• **WORK TO BE COMPLETED**: The data must be returned in full and exactly as given.

• **GIVEN INFORMATION**:
* * * * *

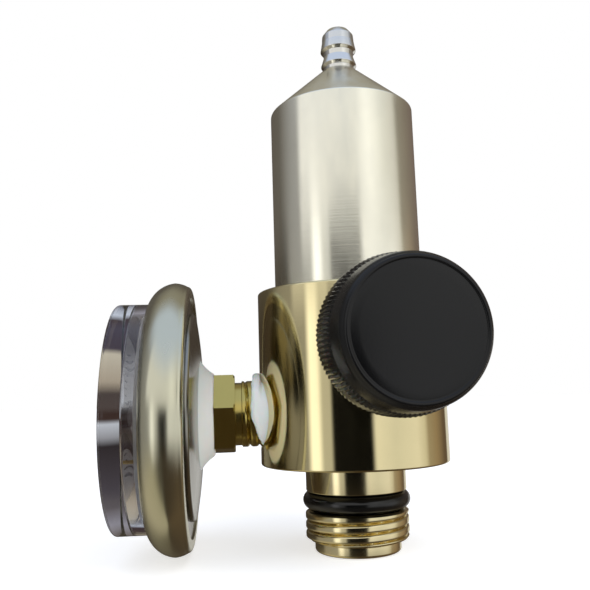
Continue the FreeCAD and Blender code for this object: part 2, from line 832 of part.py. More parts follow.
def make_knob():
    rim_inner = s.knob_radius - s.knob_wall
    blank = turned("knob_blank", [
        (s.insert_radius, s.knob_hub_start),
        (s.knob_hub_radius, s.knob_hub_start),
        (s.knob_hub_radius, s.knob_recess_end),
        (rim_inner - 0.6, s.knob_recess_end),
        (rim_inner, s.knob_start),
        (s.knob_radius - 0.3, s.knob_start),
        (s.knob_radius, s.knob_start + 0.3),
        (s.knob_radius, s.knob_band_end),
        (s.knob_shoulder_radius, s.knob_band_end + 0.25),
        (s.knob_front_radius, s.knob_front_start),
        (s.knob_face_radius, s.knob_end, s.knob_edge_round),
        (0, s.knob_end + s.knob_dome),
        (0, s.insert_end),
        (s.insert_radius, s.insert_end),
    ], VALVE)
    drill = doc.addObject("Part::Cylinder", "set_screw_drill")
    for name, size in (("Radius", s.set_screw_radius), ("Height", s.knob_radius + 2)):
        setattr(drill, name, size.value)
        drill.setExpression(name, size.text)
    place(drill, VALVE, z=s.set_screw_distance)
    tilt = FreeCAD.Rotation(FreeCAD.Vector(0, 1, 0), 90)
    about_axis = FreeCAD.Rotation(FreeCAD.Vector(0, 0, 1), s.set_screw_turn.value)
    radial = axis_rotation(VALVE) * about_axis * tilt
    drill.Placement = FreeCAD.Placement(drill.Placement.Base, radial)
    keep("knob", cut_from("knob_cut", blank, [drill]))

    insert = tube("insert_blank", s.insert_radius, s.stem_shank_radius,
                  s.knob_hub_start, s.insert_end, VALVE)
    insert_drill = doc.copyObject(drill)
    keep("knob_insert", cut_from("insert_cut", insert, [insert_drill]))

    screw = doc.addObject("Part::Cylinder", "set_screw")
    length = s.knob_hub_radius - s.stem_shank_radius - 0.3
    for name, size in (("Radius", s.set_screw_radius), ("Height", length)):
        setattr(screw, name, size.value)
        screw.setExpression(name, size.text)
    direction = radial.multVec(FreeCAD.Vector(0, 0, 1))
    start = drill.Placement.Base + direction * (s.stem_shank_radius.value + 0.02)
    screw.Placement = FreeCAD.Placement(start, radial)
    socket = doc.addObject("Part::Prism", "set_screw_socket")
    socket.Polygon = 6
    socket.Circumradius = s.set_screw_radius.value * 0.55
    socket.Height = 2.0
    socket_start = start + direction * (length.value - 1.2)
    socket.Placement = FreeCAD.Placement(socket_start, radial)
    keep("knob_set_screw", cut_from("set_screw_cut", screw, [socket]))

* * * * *

• **TASK OUTPUT**:
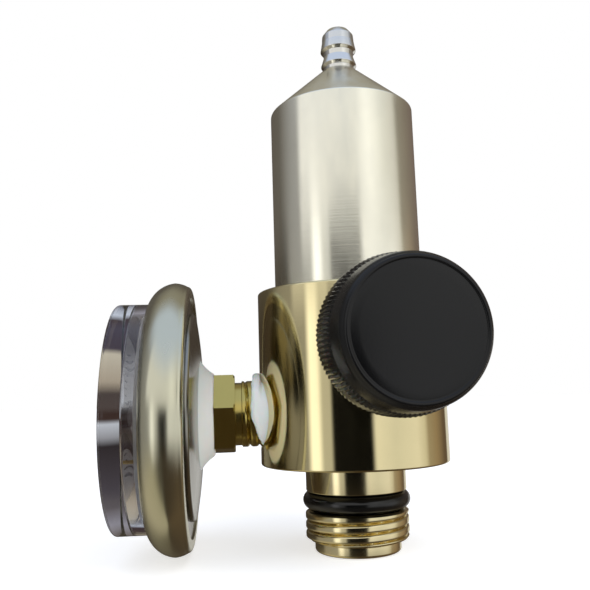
Continue the FreeCAD and Blender code for this object: part 2, from line 832 of part.py. More parts follow.
def make_knob():
    rim_inner = s.knob_radius - s.knob_wall
    blank = turned("knob_blank", [
        (s.insert_radius, s.knob_hub_start),
        (s.knob_hub_radius, s.knob_hub_start),
        (s.knob_hub_radius, s.knob_recess_end),
        (rim_inner - 0.6, s.knob_recess_end),
        (rim_inner, s.knob_start),
        (s.knob_radius - 0.3, s.knob_start),
        (s.knob_radius, s.knob_start + 0.3),
        (s.knob_radius, s.knob_band_end),
        (s.knob_shoulder_radius, s.knob_band_end + 0.25),
        (s.knob_front_radius, s.knob_front_start),
        (s.knob_face_radius, s.knob_end, s.knob_edge_round),
        (0, s.knob_end + s.knob_dome),
        (0, s.insert_end),
        (s.insert_radius, s.insert_end),
    ], VALVE)
    drill = doc.addObject("Part::Cylinder", "set_screw_drill")
    for name, size in (("Radius", s.set_screw_radius), ("Height", s.knob_radius + 2)):
        setattr(drill, name, size.value)
        drill.setExpression(name, size.text)
    place(drill, VALVE, z=s.set_screw_distance)
    tilt = FreeCAD.Rotation(FreeCAD.Vector(0, 1, 0), 90)
    about_axis = FreeCAD.Rotation(FreeCAD.Vector(0, 0, 1), s.set_screw_turn.value)
    radial = axis_rotation(VALVE) * about_axis * tilt
    drill.Placement = FreeCAD.Placement(drill.Placement.Base, radial)
    keep("knob", cut_from("knob_cut", blank, [drill]))

    insert = tube("insert_blank", s.insert_radius, s.stem_shank_radius,
                  s.knob_hub_start, s.insert_end, VALVE)
    insert_drill = doc.copyObject(drill)
    keep("knob_insert", cut_from("insert_cut", insert, [insert_drill]))

    screw = doc.addObject("Part::Cylinder", "set_screw")
    length = s.knob_hub_radius - s.stem_shank_radius - 0.3
    for name, size in (("Radius", s.set_screw_radius), ("Height", length)):
        setattr(screw, name, size.value)
        screw.setExpression(name, size.text)
    direction = radial.multVec(FreeCAD.Vector(0, 0, 1))
    start = drill.Placement.Base + direction * (s.stem_shank_radius.value + 0.02)
    screw.Placement = FreeCAD.Placement(start, radial)
    socket = doc.addObject("Part::Prism", "set_screw_socket")
    socket.Polygon = 6
    socket.Circumradius = s.set_screw_radius.value * 0.55
    socket.Height = 2.0
    socket_start = start + direction * (length.value - 1.2)
    socket.Placement = FreeCAD.Placement(socket_start, radial)
    keep("knob_set_screw", cut_from("set_screw_cut", screw, [socket]))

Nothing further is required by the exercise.